Second, auditability by design. The controller must be able to prove compliance with Article 5(1) GDPR. In the call centre context, this translates to complete call traceability, timestamped Article 11 registry snapshots, automated compliance checks, and real-time reporting capability enabling senior management to know call volumes, opt-out rates (which must be zero), and registry incorporation time.
Inability to prove does not exempt—it confirms the violation. Controller claims that it lacks the capability or means to further investigate complaints are not compatible with GDPR obligations.
Third, organisational responsibility at management level. Call centre compliance is not a DPO or legal department matter—it is a matter for senior management. When a company receives dozens of complaints over successive years and continues relying on questionnaires to processors instead of conducting actual call log audits, this is not an operational issue—it is a leadership failure.
Investment Versus Cost
For a company making millions of calls annually, investment in compliance frameworks, annual automated audits, and training corresponds to a small fraction of the cost of a €115,000-€150,000 fine, reputational damage from public naming in HDPA decisions, legal defence costs, and loss of commercial contracts when clients demand compliance certifications.

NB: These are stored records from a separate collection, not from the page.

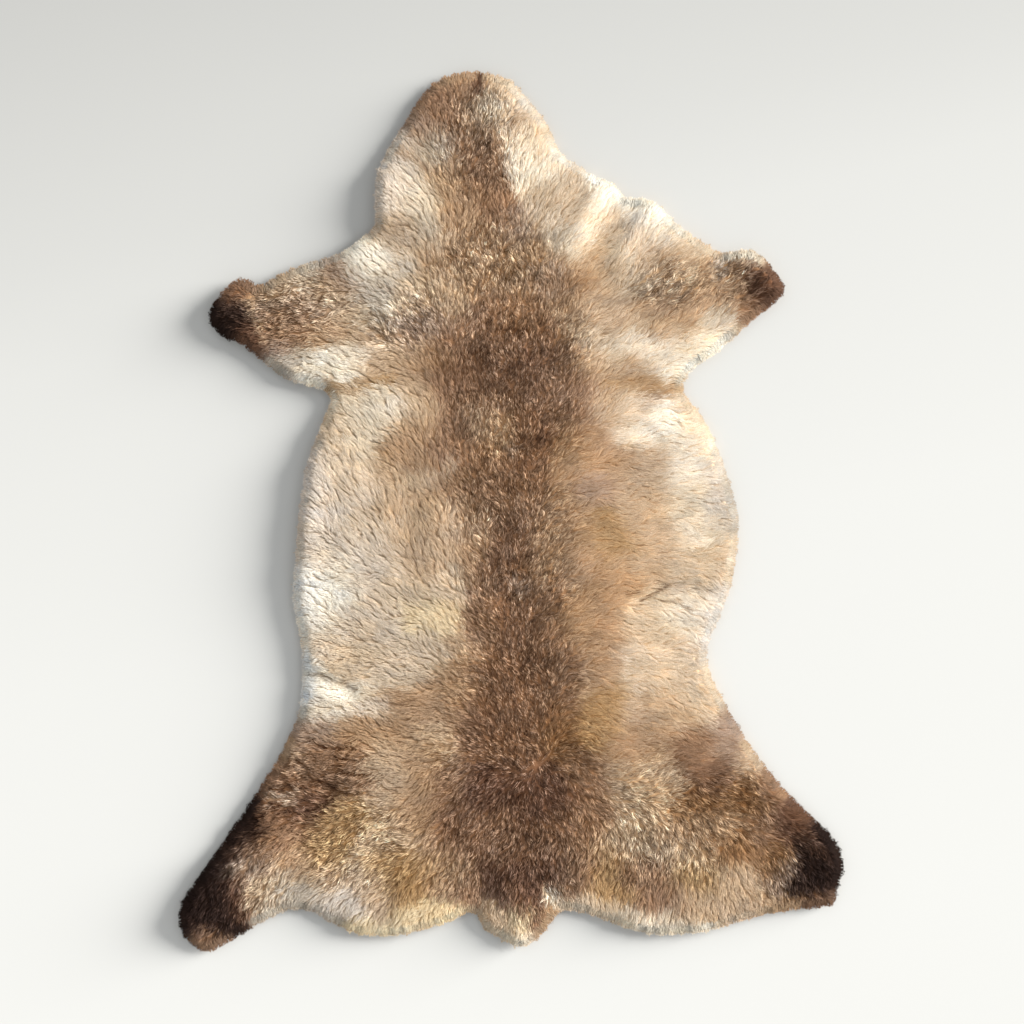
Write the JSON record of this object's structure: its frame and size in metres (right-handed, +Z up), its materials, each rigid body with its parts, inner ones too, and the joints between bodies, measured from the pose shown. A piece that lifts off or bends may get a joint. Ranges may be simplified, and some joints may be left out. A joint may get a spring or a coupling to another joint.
{
  "type": "sheepskin",
  "caption": "Whole shorn sheepskin lying wool side up, with neck, forelegs, flanks, hind legs and tail in one pelt, as a rug or a throw.",
  "frame": {"origin": "on the floor, under the middle of the skin's outline", "axes": "+Y from the tail to the neck, +Z up out of the wool, +X to the right as seen from above"},
  "size_m": [0.8016, 1.0598, 0.0289],
  "materials": {
    "wool": "matt shorn wool, cream to dark brown"
  },
  "bodies": {
    "root": {"sheepskin": "wool"}
  },
  "joints": []
}
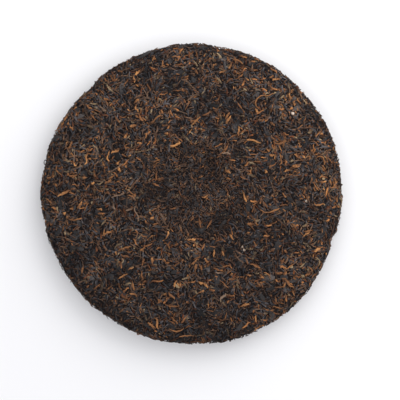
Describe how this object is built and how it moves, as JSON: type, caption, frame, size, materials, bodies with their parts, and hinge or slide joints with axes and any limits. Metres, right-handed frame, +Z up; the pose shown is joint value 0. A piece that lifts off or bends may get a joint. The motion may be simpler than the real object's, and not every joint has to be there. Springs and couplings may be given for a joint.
{
  "type": "pressed tea cake",
  "caption": "Round cake of pressed dark tea leaf with a shallow dimple in its upper face, lying on its gently domed underside.",
  "frame": {"origin": "middle of the underside, on the surface that the cake lies on", "axes": "+Z up through the middle of the cake, out of the dimpled face; +Y towards the side of the face that is uppermost in the picture"},
  "size_m": [0.2007, 0.1998, 0.0239],
  "materials": {
    "pressed_tea_leaf": "matt, dark slate brown pressed leaf with russet and tan buds"
  },
  "bodies": {
    "root": {"tea_cake": "pressed_tea_leaf"}
  },
  "joints": []
}
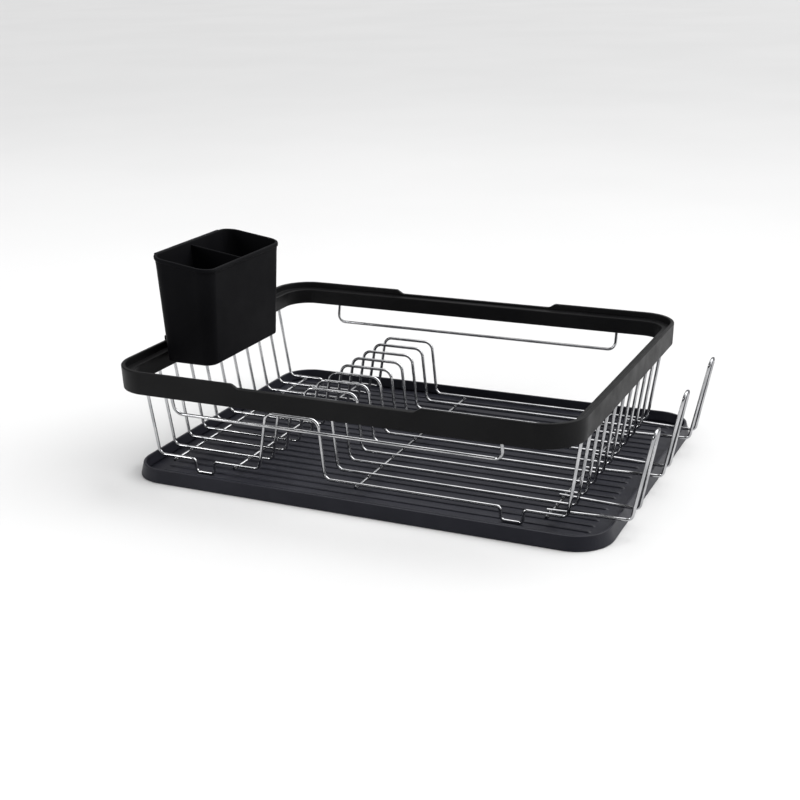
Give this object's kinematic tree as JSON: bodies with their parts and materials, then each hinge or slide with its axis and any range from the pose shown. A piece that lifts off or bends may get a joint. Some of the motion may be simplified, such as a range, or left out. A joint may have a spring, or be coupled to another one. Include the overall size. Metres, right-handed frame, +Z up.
{
  "type": "dish drying rack",
  "caption": "Wire dish drying rack with a plastic rim, plate hump and mug pegs, standing in a ribbed drain tray, with a divided utensil cup hooked on the rim.",
  "frame": {"origin": "centre of the drain tray's footprint, on the surface it stands on", "axes": "+X along the length towards the mug pegs, -Y is the front, +Z up"},
  "size_m": [0.5008, 0.3566, 0.205],
  "materials": {
    "chrome_wire": "bright polished",
    "rim_plastic": "satin moulded",
    "tray_plastic": "satin moulded",
    "cup_plastic": "fine matte grain"
  },
  "bodies": {
    "tray": {"drain_tray": "tray_plastic"},
    "rack": {"rim_band": "rim_plastic", "rim_hoop": "chrome_wire", "long_wire_01": "chrome_wire", "long_wire_02": "chrome_wire", "long_wire_03": "chrome_wire", "long_wire_04": "chrome_wire", "long_wire_05": "chrome_wire", "long_wire_06": "chrome_wire", "long_wire_07": "chrome_wire", "long_wire_08": "chrome_wire", "long_wire_09": "chrome_wire", "long_wire_10": "chrome_wire", "long_wire_11": "chrome_wire", "cross_wire_left": "chrome_wire", "cross_wire_hump_left": "chrome_wire", "cross_wire_hump_right": "chrome_wire", "cross_wire_right": "chrome_wire", "guard_front": "chrome_wire", "guard_rear": "chrome_wire", "mug_peg_front": "chrome_wire", "mug_peg_middle": "chrome_wire", "mug_peg_rear": "chrome_wire"},
    "cup": {"utensil_cup": "cup_plastic"}
  },
  "joints": [
    {"name": "rack_lift", "type": "slide", "parent": "tray", "child": "rack", "axis": [0, 0, 1], "range_m": [0, 0.12]},
    {"name": "cup_lift", "type": "slide", "parent": "rack", "child": "cup", "axis": [0, 0, 1], "range_m": [0, 0.1]}
  ]
}
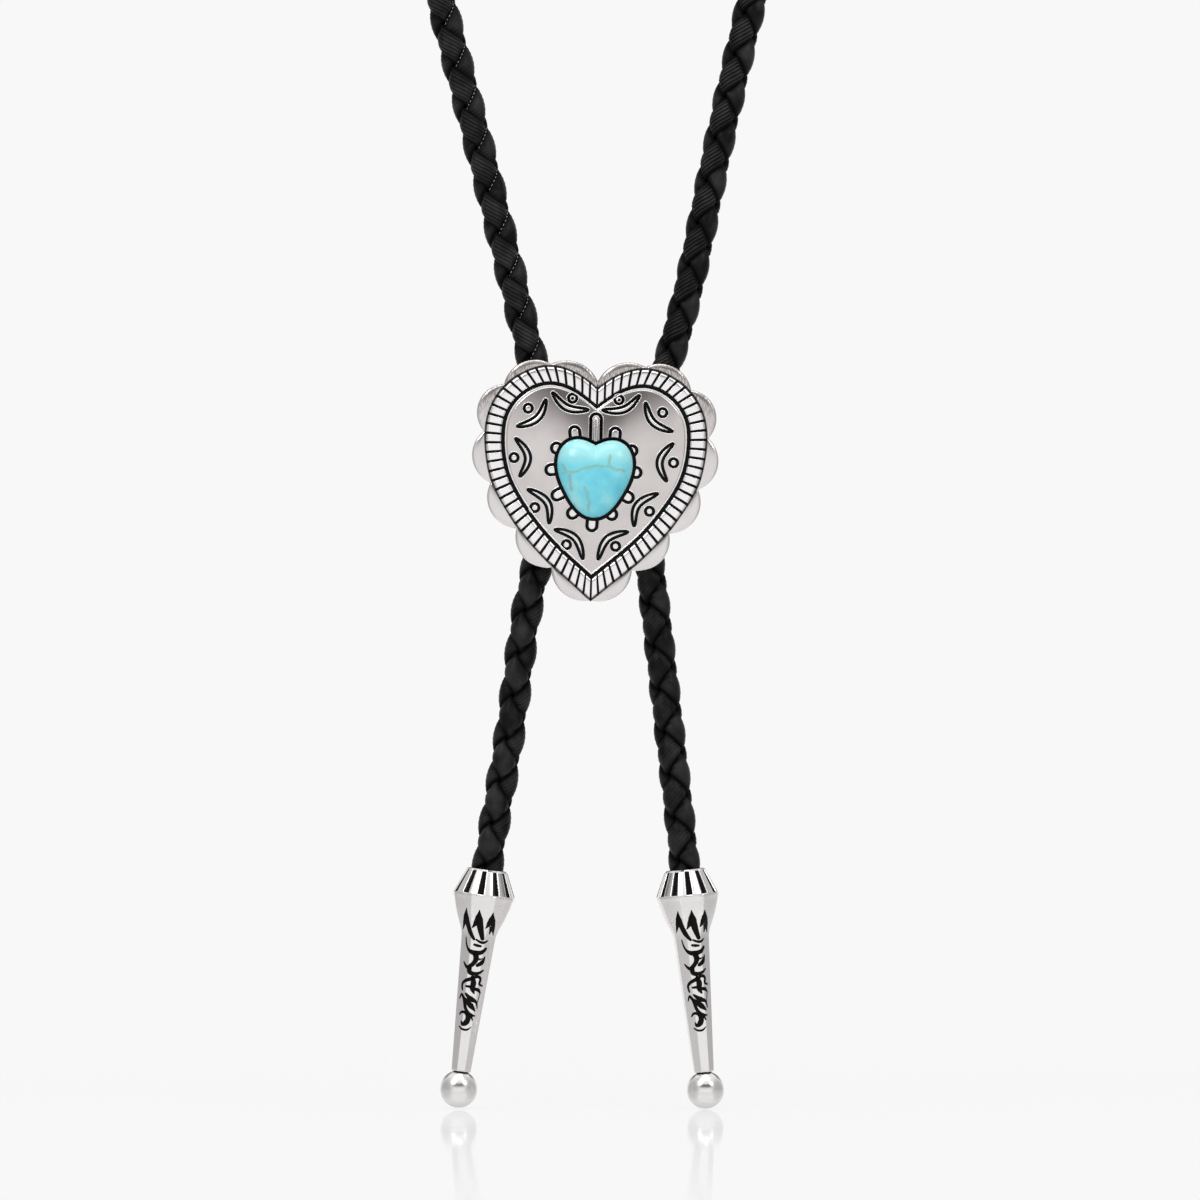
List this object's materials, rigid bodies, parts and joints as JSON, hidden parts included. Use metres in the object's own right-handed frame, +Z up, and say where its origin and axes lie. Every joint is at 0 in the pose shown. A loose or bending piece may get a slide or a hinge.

The legal framework for call centres in Greece is not ambiguous. It is fully developed through legislation, regulatory guidance, and detailed enforcement. The era of “technical errors” as justification has ended. The new era requires businesses treating data protection not as compliance cost but as operational excellence and corporate governance.
For legal professionals and compliance officers, the task is clear: transform formal compliance into proven, auditable, continuous governance. The HDPA does not demand perfection—it demands accountability. And that, with the right structure, is entirely achievable.